COLLECTED DATA:
================
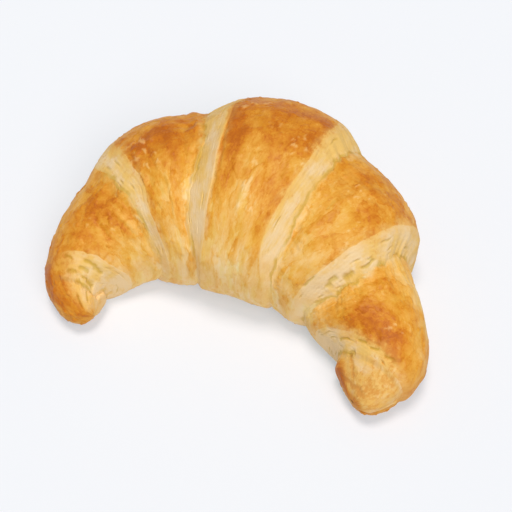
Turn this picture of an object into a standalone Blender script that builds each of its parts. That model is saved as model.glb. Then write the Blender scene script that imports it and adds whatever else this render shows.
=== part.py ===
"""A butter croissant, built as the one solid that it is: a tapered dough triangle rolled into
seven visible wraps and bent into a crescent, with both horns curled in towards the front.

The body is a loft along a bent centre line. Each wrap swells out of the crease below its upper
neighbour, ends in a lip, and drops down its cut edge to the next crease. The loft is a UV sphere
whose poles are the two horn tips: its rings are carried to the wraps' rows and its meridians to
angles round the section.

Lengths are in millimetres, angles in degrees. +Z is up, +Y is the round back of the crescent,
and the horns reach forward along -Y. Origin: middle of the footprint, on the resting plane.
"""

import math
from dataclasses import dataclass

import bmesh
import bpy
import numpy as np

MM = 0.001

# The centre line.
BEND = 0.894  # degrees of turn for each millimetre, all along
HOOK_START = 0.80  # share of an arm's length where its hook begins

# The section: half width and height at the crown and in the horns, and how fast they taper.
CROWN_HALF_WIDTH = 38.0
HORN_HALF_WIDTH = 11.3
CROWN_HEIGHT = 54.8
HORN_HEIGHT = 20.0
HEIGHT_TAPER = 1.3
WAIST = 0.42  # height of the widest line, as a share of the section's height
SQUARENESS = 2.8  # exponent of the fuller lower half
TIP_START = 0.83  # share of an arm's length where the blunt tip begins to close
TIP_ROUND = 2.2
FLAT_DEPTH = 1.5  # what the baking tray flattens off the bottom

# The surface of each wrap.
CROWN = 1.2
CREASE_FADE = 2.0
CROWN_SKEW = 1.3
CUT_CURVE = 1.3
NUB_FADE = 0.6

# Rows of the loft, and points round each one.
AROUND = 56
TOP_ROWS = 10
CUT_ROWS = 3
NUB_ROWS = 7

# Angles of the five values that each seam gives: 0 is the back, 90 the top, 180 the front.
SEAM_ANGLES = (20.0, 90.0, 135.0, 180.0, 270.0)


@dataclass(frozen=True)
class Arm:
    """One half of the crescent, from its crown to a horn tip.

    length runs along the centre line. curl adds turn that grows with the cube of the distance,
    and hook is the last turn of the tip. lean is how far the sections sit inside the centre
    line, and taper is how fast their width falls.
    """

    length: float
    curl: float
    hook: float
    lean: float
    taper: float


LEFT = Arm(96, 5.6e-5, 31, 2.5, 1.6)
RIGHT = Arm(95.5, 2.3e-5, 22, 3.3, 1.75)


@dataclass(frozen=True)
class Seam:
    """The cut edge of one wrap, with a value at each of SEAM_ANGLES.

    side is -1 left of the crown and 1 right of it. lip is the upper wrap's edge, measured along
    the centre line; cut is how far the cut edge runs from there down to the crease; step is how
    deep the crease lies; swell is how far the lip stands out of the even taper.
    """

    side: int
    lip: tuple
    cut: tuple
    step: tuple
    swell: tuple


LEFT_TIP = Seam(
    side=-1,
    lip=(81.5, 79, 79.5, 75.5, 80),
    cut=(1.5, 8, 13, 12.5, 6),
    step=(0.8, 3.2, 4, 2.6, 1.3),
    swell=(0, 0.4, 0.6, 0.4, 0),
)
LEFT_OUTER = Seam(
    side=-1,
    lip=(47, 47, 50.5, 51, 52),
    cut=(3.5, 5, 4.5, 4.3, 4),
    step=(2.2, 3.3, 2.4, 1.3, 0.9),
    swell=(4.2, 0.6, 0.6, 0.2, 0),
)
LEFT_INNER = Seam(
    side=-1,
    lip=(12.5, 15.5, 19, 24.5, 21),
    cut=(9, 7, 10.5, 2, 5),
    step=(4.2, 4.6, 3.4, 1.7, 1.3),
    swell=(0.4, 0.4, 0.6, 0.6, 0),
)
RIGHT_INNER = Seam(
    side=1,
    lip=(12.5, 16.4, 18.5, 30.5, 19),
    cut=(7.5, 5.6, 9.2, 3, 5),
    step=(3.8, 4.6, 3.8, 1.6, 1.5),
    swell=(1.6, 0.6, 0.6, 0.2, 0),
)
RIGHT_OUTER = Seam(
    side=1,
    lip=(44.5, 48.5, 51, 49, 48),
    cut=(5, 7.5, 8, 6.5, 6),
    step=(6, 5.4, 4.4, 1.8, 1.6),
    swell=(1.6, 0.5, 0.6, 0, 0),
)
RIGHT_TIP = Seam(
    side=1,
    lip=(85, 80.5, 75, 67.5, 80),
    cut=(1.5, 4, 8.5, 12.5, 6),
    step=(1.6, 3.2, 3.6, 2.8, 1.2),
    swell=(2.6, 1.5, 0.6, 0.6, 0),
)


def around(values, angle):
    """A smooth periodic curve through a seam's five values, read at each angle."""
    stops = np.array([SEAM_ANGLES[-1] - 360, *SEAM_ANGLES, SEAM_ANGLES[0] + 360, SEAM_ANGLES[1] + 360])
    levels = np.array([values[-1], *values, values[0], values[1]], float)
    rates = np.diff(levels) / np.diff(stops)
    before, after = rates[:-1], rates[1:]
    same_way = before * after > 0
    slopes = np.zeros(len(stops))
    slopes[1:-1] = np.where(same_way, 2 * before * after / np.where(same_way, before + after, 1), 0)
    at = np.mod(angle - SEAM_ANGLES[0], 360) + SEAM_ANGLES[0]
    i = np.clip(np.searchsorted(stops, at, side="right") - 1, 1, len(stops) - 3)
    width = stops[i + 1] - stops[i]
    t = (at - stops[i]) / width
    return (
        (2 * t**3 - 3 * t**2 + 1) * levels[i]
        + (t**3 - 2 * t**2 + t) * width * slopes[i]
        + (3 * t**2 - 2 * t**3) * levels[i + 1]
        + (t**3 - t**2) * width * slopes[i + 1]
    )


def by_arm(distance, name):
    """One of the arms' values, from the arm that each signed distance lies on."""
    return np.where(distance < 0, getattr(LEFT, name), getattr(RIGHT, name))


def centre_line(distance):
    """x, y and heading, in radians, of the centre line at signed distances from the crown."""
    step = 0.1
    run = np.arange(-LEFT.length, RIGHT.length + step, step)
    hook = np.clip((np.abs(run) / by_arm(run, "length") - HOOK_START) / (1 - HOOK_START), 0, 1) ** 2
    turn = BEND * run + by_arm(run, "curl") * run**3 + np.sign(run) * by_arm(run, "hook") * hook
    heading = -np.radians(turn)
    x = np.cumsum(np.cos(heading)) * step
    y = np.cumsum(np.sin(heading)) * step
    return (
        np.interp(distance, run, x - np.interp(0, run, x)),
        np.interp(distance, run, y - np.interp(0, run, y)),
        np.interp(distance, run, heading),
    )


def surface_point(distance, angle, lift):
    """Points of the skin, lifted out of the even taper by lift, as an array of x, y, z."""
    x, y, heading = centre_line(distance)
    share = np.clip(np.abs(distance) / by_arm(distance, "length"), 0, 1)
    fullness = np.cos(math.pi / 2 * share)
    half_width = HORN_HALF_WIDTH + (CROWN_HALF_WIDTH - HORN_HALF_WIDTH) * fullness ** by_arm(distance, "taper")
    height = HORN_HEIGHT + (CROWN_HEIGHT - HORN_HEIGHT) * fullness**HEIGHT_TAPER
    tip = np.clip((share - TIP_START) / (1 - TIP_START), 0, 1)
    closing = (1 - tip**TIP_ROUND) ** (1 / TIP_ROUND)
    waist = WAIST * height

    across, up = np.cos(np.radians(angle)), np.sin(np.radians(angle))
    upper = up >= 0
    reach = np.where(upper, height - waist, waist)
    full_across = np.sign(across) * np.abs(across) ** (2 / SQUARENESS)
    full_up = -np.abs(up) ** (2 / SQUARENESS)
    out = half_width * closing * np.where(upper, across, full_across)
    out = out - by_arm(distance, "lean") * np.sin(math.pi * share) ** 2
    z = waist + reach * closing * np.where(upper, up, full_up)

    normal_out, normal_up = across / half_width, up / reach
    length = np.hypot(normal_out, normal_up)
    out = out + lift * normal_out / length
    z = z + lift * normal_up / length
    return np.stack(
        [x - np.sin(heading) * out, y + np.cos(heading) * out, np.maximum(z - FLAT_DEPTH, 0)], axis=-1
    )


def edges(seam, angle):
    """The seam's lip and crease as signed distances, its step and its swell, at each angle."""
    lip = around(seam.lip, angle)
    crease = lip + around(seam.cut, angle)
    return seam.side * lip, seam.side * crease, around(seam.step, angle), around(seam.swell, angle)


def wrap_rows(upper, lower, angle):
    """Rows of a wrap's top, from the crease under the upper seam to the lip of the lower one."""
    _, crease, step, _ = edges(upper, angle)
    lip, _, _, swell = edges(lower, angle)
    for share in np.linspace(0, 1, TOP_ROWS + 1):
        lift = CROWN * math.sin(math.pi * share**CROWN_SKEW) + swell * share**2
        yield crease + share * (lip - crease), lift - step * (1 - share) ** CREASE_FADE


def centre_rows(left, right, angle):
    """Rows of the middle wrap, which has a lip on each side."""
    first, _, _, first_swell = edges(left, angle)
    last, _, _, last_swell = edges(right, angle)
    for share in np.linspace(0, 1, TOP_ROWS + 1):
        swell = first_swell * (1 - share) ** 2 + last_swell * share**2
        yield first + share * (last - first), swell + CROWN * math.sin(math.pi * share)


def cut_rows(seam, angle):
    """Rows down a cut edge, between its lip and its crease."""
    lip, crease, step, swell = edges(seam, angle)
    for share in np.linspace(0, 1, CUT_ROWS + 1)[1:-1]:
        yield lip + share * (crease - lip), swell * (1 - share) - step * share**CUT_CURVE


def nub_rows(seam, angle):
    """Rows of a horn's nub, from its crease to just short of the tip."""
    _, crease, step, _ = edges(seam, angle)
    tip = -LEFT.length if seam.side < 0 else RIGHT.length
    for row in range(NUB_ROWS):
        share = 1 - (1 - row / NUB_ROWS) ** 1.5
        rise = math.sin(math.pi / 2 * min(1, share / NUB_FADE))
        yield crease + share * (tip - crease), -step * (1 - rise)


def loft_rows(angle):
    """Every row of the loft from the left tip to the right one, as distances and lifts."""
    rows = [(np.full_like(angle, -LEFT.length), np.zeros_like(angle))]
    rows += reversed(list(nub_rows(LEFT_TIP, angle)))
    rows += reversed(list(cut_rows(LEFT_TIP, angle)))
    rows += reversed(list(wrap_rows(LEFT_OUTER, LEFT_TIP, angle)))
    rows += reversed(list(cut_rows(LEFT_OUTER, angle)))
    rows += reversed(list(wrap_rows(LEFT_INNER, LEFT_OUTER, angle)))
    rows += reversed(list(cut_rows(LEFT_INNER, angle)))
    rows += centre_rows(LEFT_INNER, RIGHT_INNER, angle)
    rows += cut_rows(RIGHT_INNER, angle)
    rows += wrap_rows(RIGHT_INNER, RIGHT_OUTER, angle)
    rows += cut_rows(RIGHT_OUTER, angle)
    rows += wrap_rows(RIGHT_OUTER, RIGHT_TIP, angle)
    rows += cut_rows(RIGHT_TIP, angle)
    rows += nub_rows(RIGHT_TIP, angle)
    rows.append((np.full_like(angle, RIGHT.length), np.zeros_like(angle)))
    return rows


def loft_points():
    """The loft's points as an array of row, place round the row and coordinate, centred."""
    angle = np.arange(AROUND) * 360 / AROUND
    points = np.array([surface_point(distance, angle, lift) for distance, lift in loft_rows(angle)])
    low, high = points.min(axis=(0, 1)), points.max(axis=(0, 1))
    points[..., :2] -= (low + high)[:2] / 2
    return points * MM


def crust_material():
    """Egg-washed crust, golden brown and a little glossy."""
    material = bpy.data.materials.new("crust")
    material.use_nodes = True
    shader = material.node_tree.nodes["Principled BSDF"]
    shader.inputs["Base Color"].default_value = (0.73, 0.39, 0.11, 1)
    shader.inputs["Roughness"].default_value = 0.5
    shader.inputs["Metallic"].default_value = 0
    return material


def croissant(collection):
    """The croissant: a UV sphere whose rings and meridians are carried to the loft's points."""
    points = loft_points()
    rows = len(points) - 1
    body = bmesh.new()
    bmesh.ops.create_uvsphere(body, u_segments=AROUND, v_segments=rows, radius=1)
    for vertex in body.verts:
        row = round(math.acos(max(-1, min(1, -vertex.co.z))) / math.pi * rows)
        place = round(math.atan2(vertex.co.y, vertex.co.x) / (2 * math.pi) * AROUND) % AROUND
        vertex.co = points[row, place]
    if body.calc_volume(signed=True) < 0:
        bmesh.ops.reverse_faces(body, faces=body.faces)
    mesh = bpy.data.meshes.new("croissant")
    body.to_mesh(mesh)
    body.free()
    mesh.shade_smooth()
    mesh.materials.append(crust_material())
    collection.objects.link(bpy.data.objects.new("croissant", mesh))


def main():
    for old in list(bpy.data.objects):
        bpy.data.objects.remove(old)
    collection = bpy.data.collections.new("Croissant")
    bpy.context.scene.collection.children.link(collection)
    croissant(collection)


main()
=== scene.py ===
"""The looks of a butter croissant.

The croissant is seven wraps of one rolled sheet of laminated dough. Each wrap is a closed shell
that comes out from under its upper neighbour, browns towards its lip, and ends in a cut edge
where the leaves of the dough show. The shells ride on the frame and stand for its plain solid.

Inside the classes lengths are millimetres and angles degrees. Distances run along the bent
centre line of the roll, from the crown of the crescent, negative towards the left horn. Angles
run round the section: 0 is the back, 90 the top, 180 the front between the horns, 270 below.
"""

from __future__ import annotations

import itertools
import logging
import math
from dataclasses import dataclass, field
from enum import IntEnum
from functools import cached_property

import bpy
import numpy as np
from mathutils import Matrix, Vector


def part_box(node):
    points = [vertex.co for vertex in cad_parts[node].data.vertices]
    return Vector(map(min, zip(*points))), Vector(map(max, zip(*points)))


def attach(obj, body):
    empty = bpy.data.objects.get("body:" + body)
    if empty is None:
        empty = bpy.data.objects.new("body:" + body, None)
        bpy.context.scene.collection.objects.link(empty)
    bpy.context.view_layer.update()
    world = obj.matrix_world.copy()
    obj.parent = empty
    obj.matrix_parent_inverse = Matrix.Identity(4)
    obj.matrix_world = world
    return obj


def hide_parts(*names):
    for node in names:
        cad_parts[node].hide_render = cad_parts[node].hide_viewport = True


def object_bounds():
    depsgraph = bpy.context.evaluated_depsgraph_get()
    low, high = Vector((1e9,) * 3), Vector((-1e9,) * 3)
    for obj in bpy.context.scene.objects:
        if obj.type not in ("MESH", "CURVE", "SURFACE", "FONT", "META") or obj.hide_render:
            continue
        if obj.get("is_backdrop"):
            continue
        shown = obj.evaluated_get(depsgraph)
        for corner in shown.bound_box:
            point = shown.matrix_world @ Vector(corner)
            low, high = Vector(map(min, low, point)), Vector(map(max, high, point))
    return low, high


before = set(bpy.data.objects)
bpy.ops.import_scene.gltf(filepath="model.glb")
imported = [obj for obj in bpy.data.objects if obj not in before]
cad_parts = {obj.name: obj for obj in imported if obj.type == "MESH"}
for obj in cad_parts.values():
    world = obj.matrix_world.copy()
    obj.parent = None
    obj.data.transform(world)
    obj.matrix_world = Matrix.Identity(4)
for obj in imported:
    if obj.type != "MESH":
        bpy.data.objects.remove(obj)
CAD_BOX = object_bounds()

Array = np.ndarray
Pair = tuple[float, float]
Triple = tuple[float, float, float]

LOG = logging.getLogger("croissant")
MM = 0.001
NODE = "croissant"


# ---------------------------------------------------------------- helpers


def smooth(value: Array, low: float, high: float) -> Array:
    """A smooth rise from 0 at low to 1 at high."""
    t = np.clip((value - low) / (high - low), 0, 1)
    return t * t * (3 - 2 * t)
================
INSTRUCTION: Return exactly the lines from the line that has "return material" to the line that has "zip(*points))), Vector(map(max, zip(*points)))", both of them included.

OUTPUT:
    return material


def croissant(collection):
    """The croissant: a UV sphere whose rings and meridians are carried to the loft's points."""
    points = loft_points()
    rows = len(points) - 1
    body = bmesh.new()
    bmesh.ops.create_uvsphere(body, u_segments=AROUND, v_segments=rows, radius=1)
    for vertex in body.verts:
        row = round(math.acos(max(-1, min(1, -vertex.co.z))) / math.pi * rows)
        place = round(math.atan2(vertex.co.y, vertex.co.x) / (2 * math.pi) * AROUND) % AROUND
        vertex.co = points[row, place]
    if body.calc_volume(signed=True) < 0:
        bmesh.ops.reverse_faces(body, faces=body.faces)
    mesh = bpy.data.meshes.new("croissant")
    body.to_mesh(mesh)
    body.free()
    mesh.shade_smooth()
    mesh.materials.append(crust_material())
    collection.objects.link(bpy.data.objects.new("croissant", mesh))


def main():
    for old in list(bpy.data.objects):
        bpy.data.objects.remove(old)
    collection = bpy.data.collections.new("Croissant")
    bpy.context.scene.collection.children.link(collection)
    croissant(collection)


main()
=== scene.py ===
"""The looks of a butter croissant.

The croissant is seven wraps of one rolled sheet of laminated dough. Each wrap is a closed shell
that comes out from under its upper neighbour, browns towards its lip, and ends in a cut edge
where the leaves of the dough show. The shells ride on the frame and stand for its plain solid.

Inside the classes lengths are millimetres and angles degrees. Distances run along the bent
centre line of the roll, from the crown of the crescent, negative towards the left horn. Angles
run round the section: 0 is the back, 90 the top, 180 the front between the horns, 270 below.
"""

from __future__ import annotations

import itertools
import logging
import math
from dataclasses import dataclass, field
from enum import IntEnum
from functools import cached_property

import bpy
import numpy as np
from mathutils import Matrix, Vector


def part_box(node):
    points = [vertex.co for vertex in cad_parts[node].data.vertices]
    return Vector(map(min, zip(*points))), Vector(map(max, zip(*points)))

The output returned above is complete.